On the Jazz, with their great perimeter shooters John Stockton and Jeff Hornacek, small forward is more of a slashing, rebounding position than on some teams. The weight loss helped Keefe - "It's made me a little quicker, a little faster," he said - but Sloan still credits him with making a major adjustment.
"He's had to guard a lot of smaller people," Sloan said. "He'll get beat some, but he's going to beat some people with the way he runs the floor and works to get open. Plus he goes after every rebound."
Keefe obviously has found a basketball home in Utah, and the change of address has been as important to him as any of the rest of it. In Atlanta, he said, "I felt they didn't place a lot of importance on the things I did. They had several great athletes and they felt they could win by playing those athletes one-on-one against people.
"In Utah it's a different type of basketball. It's much more team-oriented - pick-and-rolls, give-and-goes - and guys make the extra pass."
It's a mentality some NBA teams only wish they had.

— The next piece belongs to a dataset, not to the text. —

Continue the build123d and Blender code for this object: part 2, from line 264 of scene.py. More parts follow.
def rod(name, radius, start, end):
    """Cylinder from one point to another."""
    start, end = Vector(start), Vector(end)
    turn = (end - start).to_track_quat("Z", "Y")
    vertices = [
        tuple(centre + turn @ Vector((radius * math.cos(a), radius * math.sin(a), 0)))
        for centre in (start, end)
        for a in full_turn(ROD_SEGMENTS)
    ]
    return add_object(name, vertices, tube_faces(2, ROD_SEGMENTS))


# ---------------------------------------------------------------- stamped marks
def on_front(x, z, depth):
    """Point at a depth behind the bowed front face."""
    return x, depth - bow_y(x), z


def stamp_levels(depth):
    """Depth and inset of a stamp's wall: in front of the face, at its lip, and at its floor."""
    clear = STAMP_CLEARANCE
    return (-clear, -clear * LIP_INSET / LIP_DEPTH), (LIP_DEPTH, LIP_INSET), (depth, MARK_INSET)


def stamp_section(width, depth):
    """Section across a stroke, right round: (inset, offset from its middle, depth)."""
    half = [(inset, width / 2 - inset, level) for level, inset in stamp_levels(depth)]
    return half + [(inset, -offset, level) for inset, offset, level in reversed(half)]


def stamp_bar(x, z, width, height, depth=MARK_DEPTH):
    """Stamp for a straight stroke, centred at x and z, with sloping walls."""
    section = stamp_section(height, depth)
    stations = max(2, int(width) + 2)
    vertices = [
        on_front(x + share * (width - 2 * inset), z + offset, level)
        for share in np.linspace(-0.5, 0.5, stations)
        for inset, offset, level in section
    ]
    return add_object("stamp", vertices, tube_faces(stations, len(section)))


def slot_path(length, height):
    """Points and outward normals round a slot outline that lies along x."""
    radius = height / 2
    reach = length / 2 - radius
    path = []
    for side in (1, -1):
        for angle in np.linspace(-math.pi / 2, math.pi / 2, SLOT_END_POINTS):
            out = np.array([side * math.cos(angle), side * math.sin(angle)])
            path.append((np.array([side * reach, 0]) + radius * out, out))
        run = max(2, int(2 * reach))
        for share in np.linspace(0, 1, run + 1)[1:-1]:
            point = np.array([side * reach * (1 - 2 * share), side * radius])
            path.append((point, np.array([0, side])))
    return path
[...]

FAMILY AFFAIRS: Former Indiana University star and Ex-Golden State Warrior Steve Alford, who coached Manchester (Ind.) College to a 31-1 record and the Division III finals last season, is now at Southwest Missouri. One of his assistants is his father, Sam, who coached him in high school . . . Brent Barry's back-to-back 3-pointers in the stretch helped the Clippers outlast the Grizzlies last Thursday and left him shooting an NBA-best 62 percent (13-for-21) from treyland . . . Brother combos like the Barrys (Brent is a Warrior) are not all that unusual in the NBA, but the Bullets' pair on one team, Mark and Brent Price, is the first since Charles and Caldwell Jones were Bulls in 1984-85 . . . Don Nelson kept his home in Alameda. His original plan, to rent it to the Warriors' Joe Smith, didn't pan out, but Nelson's son, Donny, now a Suns assistant, has rented his Alameda digs to another Warrior rookie, Andrew DeClercq.

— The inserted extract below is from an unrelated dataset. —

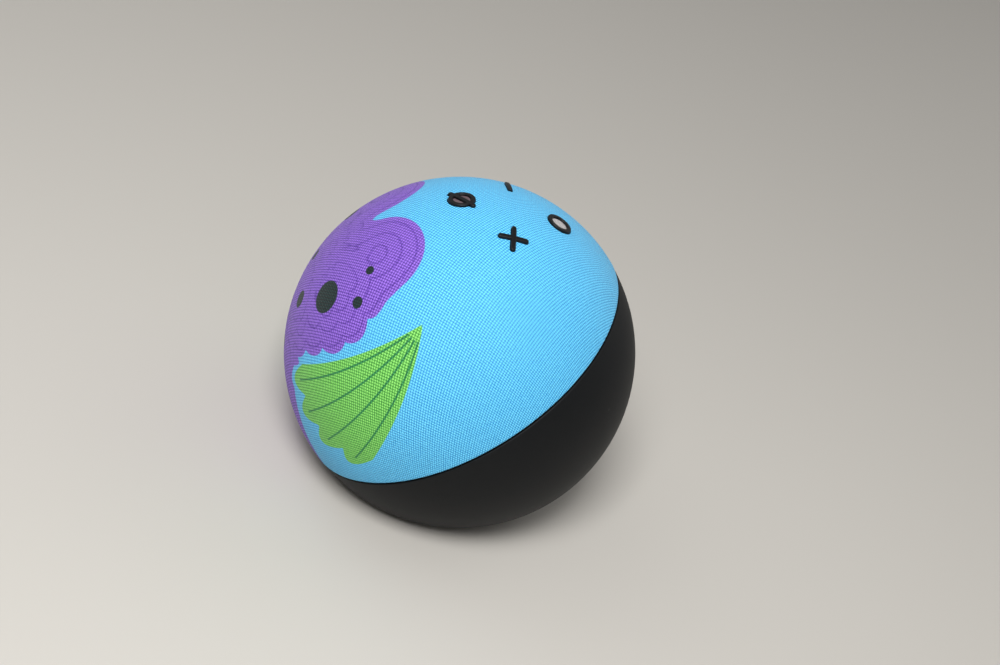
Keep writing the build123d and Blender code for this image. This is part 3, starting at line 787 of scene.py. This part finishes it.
def makeGripDots():
    values = {
        "Dot radius": gripDots["radius"],
        "Flatness": gripDots["flatness"],
        "Lift": gripDots["lift"],
        "Material": made["foot_rubber"],
    }
    for number, (radius, count) in enumerate(gripDots["circles"]):
        values[f"Circle {number}"] = radius
        values[f"Count {number}"] = count
    dots = pieceFromTree("gripDots", gripTree(), values)
    pointOutwards(dots.data)
    dots.data.polygons.foreach_set("use_smooth", [True] * len(dots.data.polygons))
    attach(dots, "housing")
    return dots


dots = makeGripDots()
print("grip dots made:", len(dots.data.polygons), "faces")


# floor, light and camera

# places and sizes in metres, powers in watts
studio = {
    "floorDrop": 0.25 * mm,
    "floorHalf": 4,
    "floorColour": (190, 186, 179),
    "floorRoughness": 0.9,
    "worldColour": (1, 1, 1, 1),
    "worldLight": 0.3,
    "keyPlace": (0.37, -0.14, 0.56),
    "keyPower": 4.6,
    "keySize": 0.24,
    "fillPlace": (-0.5, -0.6, 0.8),
    "fillPower": 1.6,
    "fillSize": 0.9,
    "backPlace": (-0.35, 0.75, 0.6),
    "backPower": 1.2,
    "backSize": 0.7,
    "cameraPlace": (0.3501, -0.0771, 0.2764),
    "cameraTurn": (56.0, -17.24, 87.51),  # degrees about x, y and z
    "lens": 54.1,  # mm, as is the sensor
    "sensorWidth": 36,
}


def makeFloor():
    mesh = bpy.data.meshes.new("floor")
    half = studio["floorHalf"]
    drop = loadedLow.z - studio["floorDrop"]
    corners = [(-half, -half, drop), (half, -half, drop), (half, half, drop), (-half, half, drop)]
    mesh.from_pydata(corners, [], [(0, 1, 2, 3)])
    floor = bpy.data.objects.new("floor", mesh)
    bpy.context.collection.objects.link(floor)
    material, shader = newMaterial("floorPaper")
    shader.inputs["Base Color"].default_value = screenColour(*studio["floorColour"])
    shader.inputs["Roughness"].default_value = studio["floorRoughness"]
    mesh.materials.append(material)


def areaLight(name, place, power, size):
    light = bpy.data.lights.new(name, "AREA")
    light.energy = power
    light.size = size
    lamp = bpy.data.objects.new(name, light)
    lamp.location = place
    lamp.rotation_euler = (ballCentre - Vector(place)).to_track_quat("-Z", "Y").to_euler()
    bpy.context.collection.objects.link(lamp)


def makeStudio():
    makeFloor()
    for name in ("key", "fill", "back"):
        areaLight(name + "Light", studio[name + "Place"], studio[name + "Power"], studio[name + "Size"])
    world = bpy.data.worlds.new("softWorld")
    world.use_nodes = True
    background = world.node_tree.nodes["Background"]
    background.inputs["Color"].default_value = studio["worldColour"]
    background.inputs["Strength"].default_value = studio["worldLight"]
    bpy.context.scene.world = world
    bpy.context.scene.view_settings.view_transform = "Standard"
    camera = bpy.data.objects.new("camera", bpy.data.cameras.new("camera"))
    camera.location = studio["cameraPlace"]
    camera.rotation_euler = [math.radians(angle) for angle in studio["cameraTurn"]]
    camera.data.lens = studio["lens"]
    camera.data.sensor_width = studio["sensorWidth"]
    bpy.context.collection.objects.link(camera)
    bpy.context.scene.camera = camera


makeStudio()
print("floor, lights and camera placed")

For the record, the Bulls on opening night had the heaviest (average weight: 235.36), oldest (29.86 years) and most experienced (6.57 seasons) roster in the league, and the second-tallest (6 feet, 8.29 inches, behind the Jazz's 6-8.50). Figures courtesy of longtime NBA publicist Bill Kreifeldt . . . Knicks guard Derek Harper on his new boss, Don Nelson: "If there's any such thing as a players' coach, Nellie is. He plays to guys' strengths, he involves a lot of people and he gives you the confidence to go out and do what you have to do. I feel very, very confident right now and I give him a lot of the credit for it." Sound familiar? . . . Nelson does still have some qualms about young players, though, which is why he got the Knicks to sign veteran Gary Grant for guard insurance after singing the praises of Charlie Ward . . . Dennis Rodman's injury will force him to miss his lone scheduled return of the season to San Antonio - the Bulls play there this Thursday - which probaby doesn't upset him too much . . . What had been pegged as a blockbuster trade, the one between the Warriors and Toronto, has been a bust so far. B.J. Armstrong has struggled (to put it mildly) here in the early season, and neither Victor Alexander nor Carlos Rogers has impressed the Raptors, who have been offering both of them around . . . Not that 76ers rookie Jerry Stackhouse is confident or anything, but he recently noted aloud: "Nobody has been able to stop me one-on-one. The thing that has surprised me most about the NBA is how easy it has been." Clip and save.